Karen Krieger
My work is designed to communicate the most information in an efficient and clean style. Using architectural forms and floral motifs combined with geometry, pattern and color, I impose order on chaos. I work primarily in metals and paper with repetitive fabrication processes which are both comforting and meditative.
Karen’s Biography
Karen Krieger is a native of Pittsburgh who credits her love of design to a pre-college summer program at Carnegie Mellon University. She majored in architecture at Yale University and earned a city planning graduate degree with a concentration in design from the University of Massachusetts at Amherst. She has also studied metals and book arts at Penland School of Crafts, Haystack Mountain School of Crafts, and North Country Studios. Krieger has owned and managed several art-related businesses including running a large art glass studio and teaching artist business courses.

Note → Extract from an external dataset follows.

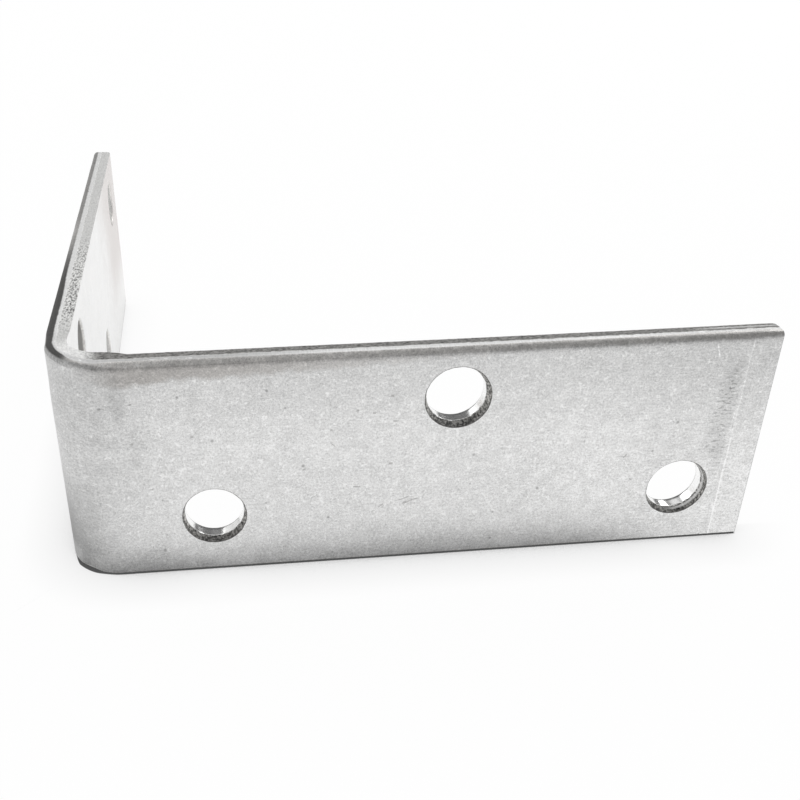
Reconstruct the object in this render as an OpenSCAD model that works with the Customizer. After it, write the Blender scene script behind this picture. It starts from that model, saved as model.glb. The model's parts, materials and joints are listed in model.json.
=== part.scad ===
// Angle bracket: one punched strip of galvanised steel, folded once to a right angle.
// It stands on its lower long edge. X runs along the front leg, Y along the side leg,
// both outer faces look towards -Y and -X, and the origin is under the middle of its box.

/* [Legs] */
// Length of the front leg, from the outer corner to its free end
front_leg = 60; // [58:1:120]
// Length of the side leg, from the outer corner to its free end
side_leg = 60; // [58:1:120]
// Width of the strip, which is the height of the standing bracket
strip_w = 20; // [16:0.5:40]
// Thickness of the sheet
sheet_t = 2; // [1.6:0.1:3]
// Radius inside the fold
fold_r = 2.65; // [1:0.05:6]
// How far the top edge swells up inside the fold, where the bend squeezed it
fold_swell = 0.25; // [0.1:0.05:0.4]
// How far the bottom edge is drawn up outside the fold, where the bend stretched it
fold_lift = 0.3; // [0.2:0.05:0.6]

/* [Sheared edges] */
// Radius where the shear drew the sheet in: outer face at the top, inner face at the bottom
roll_r = 0.7; // [0.2:0.05:0.8]
// Part of the thickness that broke off behind the burnished land
break_t = 0.85; // [0.4:0.05:1]
// How far the broken part falls back from the land
break_lean = 0.12; // [0.02:0.01:0.2]
// Radius at the inner face of both cropped free ends
end_roll_r = 0.4; // [0.1:0.05:0.8]

/* [Punched holes] */
// Diameter of the burnished wall, which is the size that a screw meets
hole_d = 5; // [3:0.1:6]
// How far the break-out at the outer face is wider than the wall, on the radius
hole_flare = 0.25; // [0.05:0.05:0.5]
// Depth of the break-out, from the outer face
hole_flare_h = 0.8; // [0.3:0.05:1]
// Radius where the punch went in, at the inner face
hole_roll_r = 0.25; // [0.1:0.05:0.4]
// Outer corner to the first hole of each leg
hole_first = 12.8; // [12.5:0.1:16]
// Distance between holes along a leg
hole_pitch = 20.3; // [8:0.1:21]
// Least distance between the last hole and the free end
hole_end_gap = 6; // [5:0.1:10]
// Bottom edge to the lower row of holes
row_low = 5.5; // [4.5:0.1:7]
// Top edge to the upper row of holes
row_high = 4.4; // [4.2:0.1:7]

/* [Hidden] */
$fn = 96;
// Extra length of a cutter past the face that it cuts
over = 1;
fold_outer_r = fold_r + sheet_t;
wall_r = hole_d / 2;
// The swelling is a cap of a large ball, which meets the top plane in a circle inside the drawn-in rim
swell_from_axis = 0.15 * (fold_outer_r - roll_r);
swell_reach = 0.8 * (fold_outer_r - roll_r);
swell_top = fold_swell / (1 - pow((fold_r - swell_from_axis) / swell_reach, 2));
swell_ball_r = (swell_reach * swell_reach + swell_top * swell_top) / (2 * swell_top);
swell_place = fold_outer_r - swell_from_axis / sqrt(2);
// Distances along the line that halves the fold, from the sharp outer corner
lift_start = fold_outer_r / sqrt(2);
lift_end = fold_outer_r * (sqrt(2) - 1);
lift_angle = atan(fold_lift / (lift_start - lift_end));
steel_colour = [0.78, 0.78, 0.77];

// Square corner at the origin less the quarter circle that rounds it
module corner_waste(r) {
    difference() {
        translate([-over, -over])
            square(r + over);
        translate([r, r])
            circle(r = r);
    }
}

// Wedge that the break takes off behind the land, for an edge along X from x = 0
module break_waste() {
    polygon([
        [0, -over],
        [0, 0],
        [break_t + over, break_lean * (1 + over / break_t)],
        [break_t + over, -over]
    ]);
}

// Section of the strip: x from the outer face to the inner face, y up
module strip_section() {
    difference() {
        square([sheet_t, strip_w]);
        // Top edge, drawn in at the outer face and broken at the inner face
        translate([0, strip_w])
            mirror([0, 1])
                corner_waste(roll_r);
        translate([sheet_t - break_t, strip_w])
            mirror([0, 1])
                break_waste();
        // Bottom edge, sheared from the other side
        translate([sheet_t, 0])
            mirror([1, 0])
                corner_waste(roll_r);
        translate([break_t, 0])
            mirror([1, 0])
                break_waste();
    }
}

// Straight strip along X from the end of the fold, with its cropped free end
module flat_strip(leg_len) {
    difference() {
        translate([fold_outer_r, 0, 0])
            rotate([90, 0, 90])
                linear_extrude(height = leg_len - fold_outer_r)
                    strip_section();
        translate([leg_len, sheet_t, -over])
            rotate([0, 0, 180])
                linear_extrude(height = strip_w + 2 * over)
                    corner_waste(end_roll_r);
    }
}

// Quarter turn between the legs, with the outer corner of its bottom edge drawn up
module fold() {
    difference() {
        translate([fold_outer_r, fold_outer_r, 0])
            rotate([0, 0, 180])
                rotate_extrude(angle = 90)
                    translate([fold_outer_r, 0])
                        mirror([1, 0])
                            strip_section();
        rotate([0, 0, 45])
            translate([lift_start, 0, 0])
                rotate([0, lift_angle, 0])
                    translate([-2 * fold_outer_r, -fold_outer_r, -over])
                        cube([2 * fold_outer_r, 2 * fold_outer_r, over]);
    }
}

// Plan of the corner from this depth below the outer faces inwards
module corner_plan(depth, reach) {
    translate([depth, depth])
        difference() {
            square(reach);
            corner_waste(fold_outer_r - depth);
        }
}

// Swelling of the top edge behind the drawn-in rim
module fold_swelling() {
    reach = swell_place + swell_reach;
    intersection() {
        translate([0, 0, strip_w - over])
            linear_extrude(height = over + 2 * swell_top)
                difference() {
                    corner_plan(roll_r, reach);
                    corner_plan(sheet_t, reach + over);
                }
        translate([swell_place, swell_place, strip_w + swell_top - swell_ball_r])
            sphere(r = swell_ball_r);
    }
}

// Cutter of one punched hole along Z, with the outer face at z = 0 and the inner face above it
module punched_hole() {
    flare_slope = hole_flare / hole_flare_h;
    translate([0, 0, -over])
        cylinder(r = wall_r, h = sheet_t + 2 * over);
    translate([0, 0, -over])
        cylinder(r1 = wall_r + flare_slope * (hole_flare_h + over), r2 = wall_r, h = hole_flare_h + over);
    translate([0, 0, sheet_t])
        rotate_extrude()
            difference() {
                translate([0, -hole_roll_r])
                    square([wall_r + hole_roll_r, hole_roll_r + over]);
                translate([wall_r + hole_roll_r, -hole_roll_r])
                    circle(r = hole_roll_r);
            }
}

// Holes of one leg, alternately in two rows
module leg_holes(leg_len, first_is_low) {
    last = floor((leg_len - hole_first - hole_end_gap) / hole_pitch);
    for (i = [0 : last]) {
        low = (i % 2 == 0) == first_is_low;
        translate([hole_first + i * hole_pitch, 0, low ? row_low : strip_w - row_high])
            rotate([-90, 0, 0])
                punched_hole();
    }
}

module leg(leg_len, first_is_low) {
    difference() {
        flat_strip(leg_len);
        leg_holes(leg_len, first_is_low);
    }
}

module angle_bracket() {
    color(steel_colour)
        translate([-front_leg / 2, -side_leg / 2, 0]) {
            leg(front_leg, true);
            mirror([1, -1, 0])
                leg(side_leg, false);
            fold();
            fold_swelling();
        }
}

angle_bracket();
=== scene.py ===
import json
import math

import bpy
import numpy as np
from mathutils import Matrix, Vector, noise
from mathutils.geometry import delaunay_2d_cdt


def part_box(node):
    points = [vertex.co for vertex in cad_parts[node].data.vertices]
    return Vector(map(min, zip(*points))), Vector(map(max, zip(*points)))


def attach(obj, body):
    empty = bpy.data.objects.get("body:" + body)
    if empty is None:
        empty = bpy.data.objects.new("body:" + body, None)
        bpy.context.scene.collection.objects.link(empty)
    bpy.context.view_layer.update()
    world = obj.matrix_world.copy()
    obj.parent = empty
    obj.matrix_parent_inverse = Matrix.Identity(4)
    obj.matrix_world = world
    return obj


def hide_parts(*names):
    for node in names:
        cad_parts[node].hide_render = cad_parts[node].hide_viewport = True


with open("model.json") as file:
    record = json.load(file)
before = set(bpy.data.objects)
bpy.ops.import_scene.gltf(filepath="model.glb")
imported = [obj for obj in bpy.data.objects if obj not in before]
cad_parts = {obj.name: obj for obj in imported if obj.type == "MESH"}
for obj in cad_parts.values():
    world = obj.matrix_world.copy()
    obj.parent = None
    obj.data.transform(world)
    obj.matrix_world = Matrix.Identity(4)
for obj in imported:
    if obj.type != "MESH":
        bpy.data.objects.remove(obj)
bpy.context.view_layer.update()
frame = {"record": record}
mm = 0.001


# Shader helpers: Wire holds one output socket, addNode makes every node

class Wire:
    def __init__(self, socket):
        self.socket = socket

    def out(self, name):
        return Wire(self.socket.node.outputs[name])

    def maths(self, operation, *values):
        settings = {"operation": operation}
        return addNode(self.socket.id_data, "ShaderNodeMath", settings, dict(enumerate(values)))

    def __add__(self, other):
        return self.maths("ADD", self, other)

    def __radd__(self, other):
        return self.maths("ADD", other, self)

    def __sub__(self, other):
        return self.maths("SUBTRACT", self, other)

    def __rsub__(self, other):
        return self.maths("SUBTRACT", other, self)

    def __mul__(self, other):
        return self.maths("MULTIPLY", self, other)

    def __rmul__(self, other):
        return self.maths("MULTIPLY", other, self)

    def __truediv__(self, other):
        return self.maths("DIVIDE", self, other)

    def __pow__(self, other):
        return self.maths("POWER", self, other)

    def __abs__(self):
        return self.maths("ABSOLUTE", self)

    def atLeast(self, other):
        return self.maths("MAXIMUM", self, other)

    def step(self, start, end, low=0.0, high=1.0):  # smooth step from low to high, also downhill
        settings = {"interpolation_type": "SMOOTHSTEP"}
        inputs = {"Value": self, "From Min": start, "From Max": end, "To Min": low, "To Max": high}
        return addNode(self.socket.id_data, "ShaderNodeMapRange", settings, inputs)

    def between(self, start, full, fade, end):
        return self.step(start, full) * self.step(end, fade)

    def near(self, start, full):  # 1 around zero
        return abs(self).step(start, full)

    def scaled(self, factors):  # vector times vector
        settings = {"operation": "MULTIPLY"}
        return addNode(self.socket.id_data, "ShaderNodeVectorMath", settings, {0: self, 1: factors})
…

Her current work is inspired by everything graphic — illustrations, maps, typography, landscape drawings and scientific diagrams. She has exhibited in several regional exhibitions with her political art work including a stitched paper collar for an exhibit on Justice Ruth Bader Ginsburg at the American Museum of National Jewish History. She was the 2nd place winner in “Let’s Face It”, a national exhibit of face-masks at the Museum of Craft and Design in San Francisco and her piece “Conventional Wisdom” was selected for the 2nd annual exhibition of Best in Fibers by Fiber Art Now.
Krieger shares a home and studio with her husband and frequent collaborator (workingbirds.com) and her daughter in Pittsburgh just beyond the three rivers. When she isn’t busy making work, she can happily be found on a tennis court.